— start DATA PROVIDED —

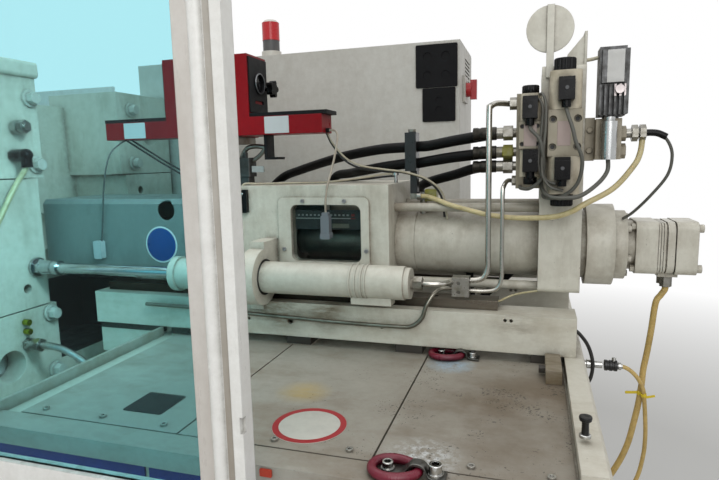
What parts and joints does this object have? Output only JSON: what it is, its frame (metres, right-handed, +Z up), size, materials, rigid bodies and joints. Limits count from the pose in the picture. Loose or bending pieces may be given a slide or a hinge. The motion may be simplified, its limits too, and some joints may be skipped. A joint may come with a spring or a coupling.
{
  "type": "injection moulding machine",
  "caption": "Horizontal injection moulding machine: bed, hydraulic clamp, sliding guard door, and injection carriage with valves, motor and red doser base.",
  "frame": {"origin": "middle of the machine's bounding box, on the floor", "axes": "+X from the clamp end to the injection end, +Y away from the operator, +Z up"},
  "size_m": [3.856, 1.51, 1.919],
  "materials": {
    "machine_paint": "satin",
    "bed_blue": "satin",
    "deck_paint": "satin",
    "steel": "satin",
    "zinc_brown": "satin",
    "chrome": "polished",
    "rail_steel": "matte",
    "lock_red": "satin",
    "doser_red": "satin",
    "black_plastic": "matte",
    "grey_plastic": "satin",
    "handle_red": "gloss",
    "beacon_red": "gloss",
    "guard_tint": "clear",
    "pane_clear": "clear",
    "cover_sheet": "satin",
    "valve_beige": "matte",
    "alu_grey": "satin",
    "hose_black": "matte",
    "hose_cream": "satin",
    "hose_mustard": "satin",
    "cable_grey": "matte",
    "clear_grey": "gloss"
  },
  "bodies": {
    "bed": {"bed_frame": "machine_paint", "bed_panels": "bed_blue", "levelling_feet": "steel", "deck_plates": "deck_paint", "deck_screws": "black_plastic", "end_rim": "machine_paint", "slide_beams": "machine_paint", "guide_rails": "rail_steel", "transport_brackets": "lock_red", "fixed_platen": "machine_paint", "platen_bolts": "steel", "platen_pipework": "steel", "tie_bars": "chrome", "end_platen": "machine_paint", "clamp_cylinder": "machine_paint", "traverse_rods": "chrome", "cabinet": "machine_paint", "fan_panels": "black_plastic", "beacon_base": "grey_plastic", "beacon_lens": "beacon_red", "guard_frame": "machine_paint"},
    "guard_door": {"guard_door": "machine_paint", "guard_window": "guard_tint"},
    "cabinet_door_left": {"cabinet_door_left": "machine_paint"},
    "cabinet_door_right": {"cabinet_door_right": "machine_paint"},
    "switch_handle": {"switch_handle": "handle_red"},
    "moving_platen": {"moving_platen": "machine_paint"},
    "ejector": {"ejector_plate": "steel"},
    "carriage": {"injection_housing": "machine_paint", "window_frame": "machine_paint", "window_pane": "pane_clear", "barrel": "steel", "heater_bands": "steel", "nozzle": "steel", "barrel_cover": "cover_sheet", "traverse_cylinders": "machine_paint", "injection_cylinder": "machine_paint", "end_plate": "machine_paint", "motor_drum": "machine_paint", "screw_motor": "machine_paint", "valve_blocks": "zinc_brown", "valve_bodies": "valve_beige", "solenoids": "valve_beige", "valve_plugs": "black_plastic", "valve_amplifier": "alu_grey", "steel_tubes": "chrome", "tube_fittings": "zinc_brown", "black_hoses": "hose_black", "cream_hose": "hose_cream", "mustard_hoses": "hose_mustard", "cables": "cable_grey", "hanging_cable": "hose_cream", "hanging_connector": "clear_grey", "doser_base": "doser_red", "doser_plates": "black_plastic", "indicator_disc": "machine_paint"},
    "doser_knob_left": {"doser_knob_left": "black_plastic"},
    "doser_knob_right": {"doser_knob_right": "black_plastic"},
    "plunger": {"screw_coupling": "steel"},
    "screw": {"screw": "steel"}
  },
  "joints": [
    {"name": "guard_door_slide", "type": "slide", "parent": "bed", "child": "guard_door", "axis": [1, 0, 0], "range_m": [-1.18, 0]},
    {"name": "cabinet_left_hinge", "type": "hinge", "parent": "bed", "child": "cabinet_door_left", "pos_m": [0.239, 0.755, 1.41], "axis": [0, 0, 1], "range_deg": [0, 110]},
    {"name": "cabinet_right_hinge", "type": "hinge", "parent": "bed", "child": "cabinet_door_right", "pos_m": [1.377, 0.755, 1.41], "axis": [0, 0, -1], "range_deg": [0, 110]},
    {"name": "main_switch_turn", "type": "hinge", "parent": "bed", "child": "switch_handle", "pos_m": [1.385, 0.539, 1.659], "axis": [1, 0, 0], "range_deg": [0, 90]},
    {"name": "clamp_slide", "type": "slide", "parent": "bed", "child": "moving_platen", "axis": [1, 0, 0], "range_m": [0, 0.3]},
    {"name": "ejector_slide", "type": "slide", "parent": "moving_platen", "child": "ejector", "axis": [1, 0, 0], "range_m": [0, 0.044]},
    {"name": "carriage_slide", "type": "slide", "parent": "bed", "child": "carriage", "axis": [1, 0, 0], "range_m": [-0.15, 0.05], "deforming": ["mustard_hoses"]},
    {"name": "plunger_slide", "type": "slide", "parent": "carriage", "child": "plunger", "axis": [1, 0, 0], "range_m": [-0.02, 0.09]},
    {"name": "screw_spin", "type": "hinge", "parent": "plunger", "child": "screw", "pos_m": [0.952, 0.023, 1.25], "axis": [1, 0, 0], "continuous": true},
    {"name": "doser_knob_left_turn", "type": "hinge", "parent": "carriage", "child": "doser_knob_left", "pos_m": [0.688, 0.029, 1.63], "axis": [1, 0, 0], "continuous": true},
    {"name": "doser_knob_right_turn", "type": "hinge", "parent": "carriage", "child": "doser_knob_right", "pos_m": [0.936, 0.029, 1.63], "axis": [1, 0, 0], "continuous": true}
  ]
}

— end DATA PROVIDED —

• PROBLEM DESCRIPTION:
Each line holding "materials" must be found and copied.

• EXERCISE RESPONSE:
What parts and joints does this object have? Output only JSON: what it is, its frame (metres, right-handed, +Z up), size, materials, rigid bodies and joints. Limits count from the pose in the picture. Loose or bending pieces may be given a slide or a hinge. The motion may be simplified, its limits too, and some joints may be skipped. A joint may come with a spring or a coupling.
  "materials": {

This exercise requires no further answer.